SoftRAM and SoftRAM95 were system software products which claimed to double the available random-access memory in Microsoft Windows without the need for a hardware upgrade.  However, it later emerged that the program did not even attempt to increase available memory.  In July 1996, the developer of SoftRAM, Syncronys settled charges brought by the Federal Trade Commission of "false and misleading" claims in relation to the capability of the software. The product was rated the third "Worst Tech Product of All Time" by PC World in 2006. Around 100,000 to 600,000 copies of the software were sold overall.

As SoftRAM and SoftRAM95 were faulty, the company had to file for bankruptcy because they could not afford $10 rebates for affected consumers. The main owners of the company were Rainer Poertner (20.9%), Wendell Brown (13.5%) and a British Virgin Islands company called Mobius Capital Corp. which owned 55.3%. The proxy statement document also names a certain Daniel G. Taylor as the only person with indirect beneficial interest in Mobius Capital Corp, who received his law degree from Osgoode Hall in 1982.

SoftRAM
SoftRAM was designed for use with Windows 3.1. It was launched in March 1995 and sold more than 100,000 copies.

Most out-of-memory errors in Windows 3.x were caused by the first megabyte of memory in a computer, the conventional memory, becoming full.

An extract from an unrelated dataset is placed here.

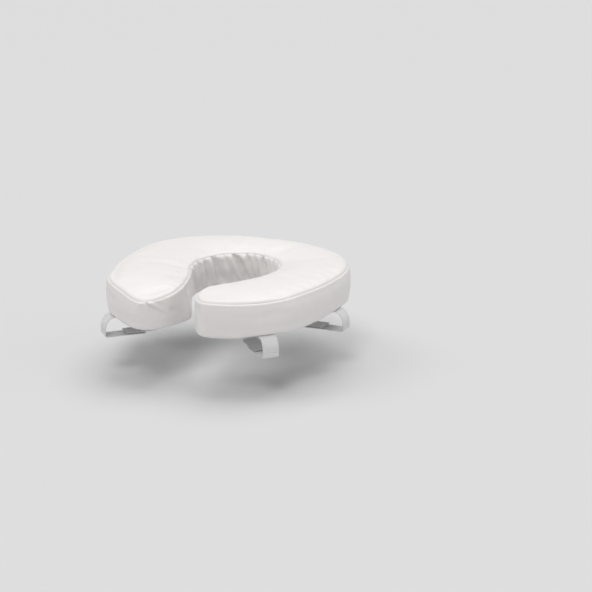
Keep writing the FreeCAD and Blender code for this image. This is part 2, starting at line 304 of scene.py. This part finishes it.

Windows needed to allocate a Program Segment Prefix (PSP) in this area of memory for each program started. Some utilities prevented DLLs from allocating memory here, leaving more space for user programs. This was a standard technique also used by other memory optimization tools. SoftRAM also claimed to increase the amount of virtual memory available by compressing the pages of virtual memory stored in the swap file on the hard disk, which has the added effect of reducing the number of swap file reads and writes. The software also increased the size of the Windows page file, something easily achievable for free and without the use of additional software by changing system settings.

SoftRAM95
SoftRAM95 was designed for Windows 95 and was released in August 1995.  The company sold over 600,000 copies of SoftRAM95 at a list price of USD $79.95, GBP £60 or 170 DM.

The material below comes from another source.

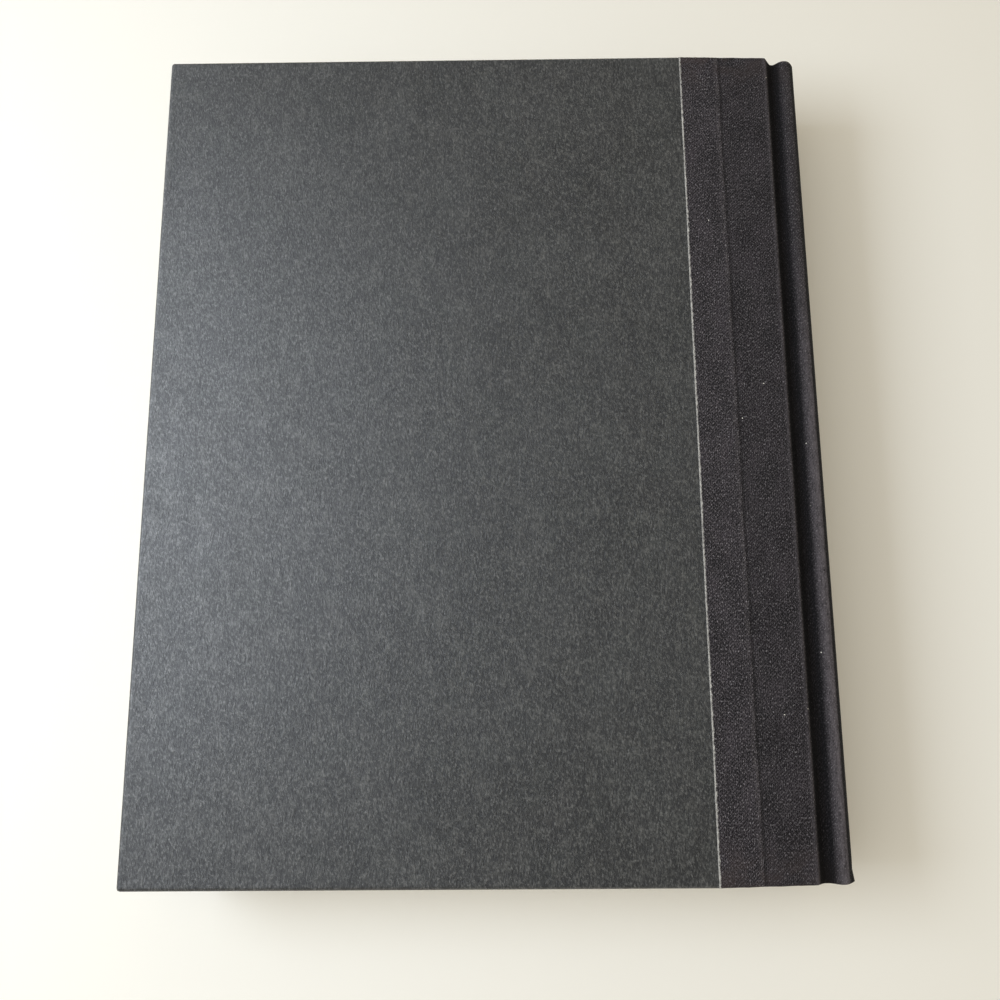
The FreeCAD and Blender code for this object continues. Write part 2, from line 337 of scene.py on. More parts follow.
class Nodes:
    """A node tree that is being put together."""

    def __init__(self, tree):
        self.tree = tree

    def node(self, kind, settings=None, values=None, output=0):
        """Adds a node: its settings first, then what its sockets hold or are linked to."""
        made = self.tree.nodes.new(kind)
        for key, setting in (settings or {}).items():
            setattr(made, key, setting)
        for key, value in (values or {}).items():
            if isinstance(value, Value):
                self.tree.links.new(value.socket, made.inputs[key])
            else:
                made.inputs[key].default_value = value
        return Value(self, made.outputs[output])

    def place(self, turn=0.0, stretch=(1000, 1000, 1000), of="Object"):
        """Object or UV coordinates, turned by so many degrees about Z, then divided by the pattern's
        lengths, which are in millimetres. Left out, they are a metre each."""
        values = {"Vector": self.node("ShaderNodeTexCoord").output(of), "Angle": math.radians(turn)}
        turned = self.node("ShaderNodeVectorRotate", {"rotation_type": "Z_AXIS"}, values)
        share = tuple(1 / (length * MM) for length in stretch)
        return self.node("ShaderNodeVectorMath", {"operation": "MULTIPLY"}, {0: turned, 1: share})

    def noise(self, where, detail=2.0, roughness=0.5):
        values = {"Vector": where, "Scale": 1.0, "Detail": detail, "Roughness": roughness}
        return self.node("ShaderNodeTexNoise", values=values)

    def grain(self, stretch, turn=0.0, of="Object", **noise):
        """A noise whose lengths are given in millimetres."""
        return self.noise(self.place(turn, stretch, of), **noise)

    def parts(self, where):
        """The x, y and z of a vector."""
        split = self.node("ShaderNodeSeparateXYZ", values={"Vector": where})
        return [split.output(axis) for axis in "XYZ"]

    def mix(self, share, first, second):
        """Colour first turning to colour second as share goes from 0 to 1."""
        values = {0: share, 6: colour(first), 7: colour(second)}
        return self.node("ShaderNodeMix", {"data_type": "RGBA"}, values, output=2)


class Finish(Nodes):
    """A material that is being put together, with its Principled shader as surface."""

    def __init__(self, name, roughness, specular=0.5, sheen=0.0, ior=1.5):
        self.material = bpy.data.materials.new(name)
        self.material.use_nodes = True
        super().__init__(self.material.node_tree)
        self.shader = self.tree.nodes["Principled BSDF"]
        self.shader.inputs["Roughness"].default_value = roughness
        self.shader.inputs["Specular IOR Level"].default_value = specular
        self.shader.inputs["IOR"].default_value = ior
        self.shader.inputs["Sheen Weight"].default_value = sheen
        self.shader.inputs["Sheen Roughness"].default_value = 0.5

    def done(self, base, height=None, depth=0.0, roughness=None):
        """Links the base colour, a bump of height, whose full range stands for depth, and the roughness."""
        self.tree.links.new(base.socket, self.shader.inputs["Base Color"])
        if roughness is not None:
            self.tree.links.new(roughness.socket, self.shader.inputs["Roughness"])
        if height is not None:
            values = {"Height": height, "Distance": depth, "Strength": 1.0}
            bump = self.node("ShaderNodeBump", values=values)
            self.tree.links.new(bump.socket, self.shader.inputs["Normal"])
        return self.material


def colour(value):
    """A screen colour, given as three numbers to 255, as the linear colour that a socket holds."""
    if isinstance(value, Value):
        return value
    share = [v / 255 for v in value]
    linear = [s / 12.92 if s <= 0.04045 else ((s + 0.055) / 1.055) ** 2.4 for s in share]
    return (*linear, 1.0)


# ---- Finishes ----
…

When Windows 95 was launched, it was widely reported that software for the operating system would be "memory hungry", requiring at least 4 megabytes of memory and preferably 8. Syncronys positioned SoftRAM as a cheaper alternative to buying more memory for those who would otherwise be unable to run Windows 95.

FTC investigation
In December 1995, the German computing journal c't disassembled the program and determined that it did not even attempt to do what was claimed. In fact, the data passed through the VxD completely unaltered so that no compression whatsoever could have taken place. The actual drivers were in fact slightly modified versions of code examples taken from Microsoft's "Windows Development Kit". Still, the program would try to pretend that it increased system resources, by silently increasing the size of the swap file on Windows 3.1 and by giving false information on the current state of the system. Even worse, the program was compiled with the debug flag on and so ran slower than the original driver from Microsoft. A further test by PC Magazine revealed that SoftRAM took the same amount of time to move through systems that contained varying amounts of RAM; leading the magazine's technical editor to call SoftRAM completely "devoid of value".  Another study by Dr. Dobb's Journal came to the same conclusions.

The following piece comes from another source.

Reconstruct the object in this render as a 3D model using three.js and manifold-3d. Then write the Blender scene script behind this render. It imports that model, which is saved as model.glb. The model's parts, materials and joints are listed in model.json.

The Federal Trade Commission began an investigation in late 1995, ultimately concluding that Syncronys' claims about SoftRAM were "false and misleading".  They also concluded that "SoftRAM95 does not increase RAM in a computer using Windows 95; nor does the product enhance the speed, capacity, or other performance measures of a computer using Windows 95". The investigation prompted the company to recall both SoftRAM and SoftRAM95 from the market in December 1995.  Several individual customers filed suit against the company as well.  Syncronys settled with the FTC and the suing customers in 1996.  As part of the FTC settlement, it agreed to give US$10 rebates to any customers who requested them. Around that time, the software was called "placebo software", a program based on the placebo effect.

Bankruptcy

Syncronys filed for bankruptcy in July 1998 with $4.5 million of debt after releasing a dozen other poorly received tools. Their final release, UpgradeAID 98, claimed to allow users to downgrade from Windows 98 to Windows 95, duplicating an existing feature of Windows 98 for $39.95 (equivalent to $ in  dollars). A large number of its creditors were customers who had not received their rebates for SoftRAM.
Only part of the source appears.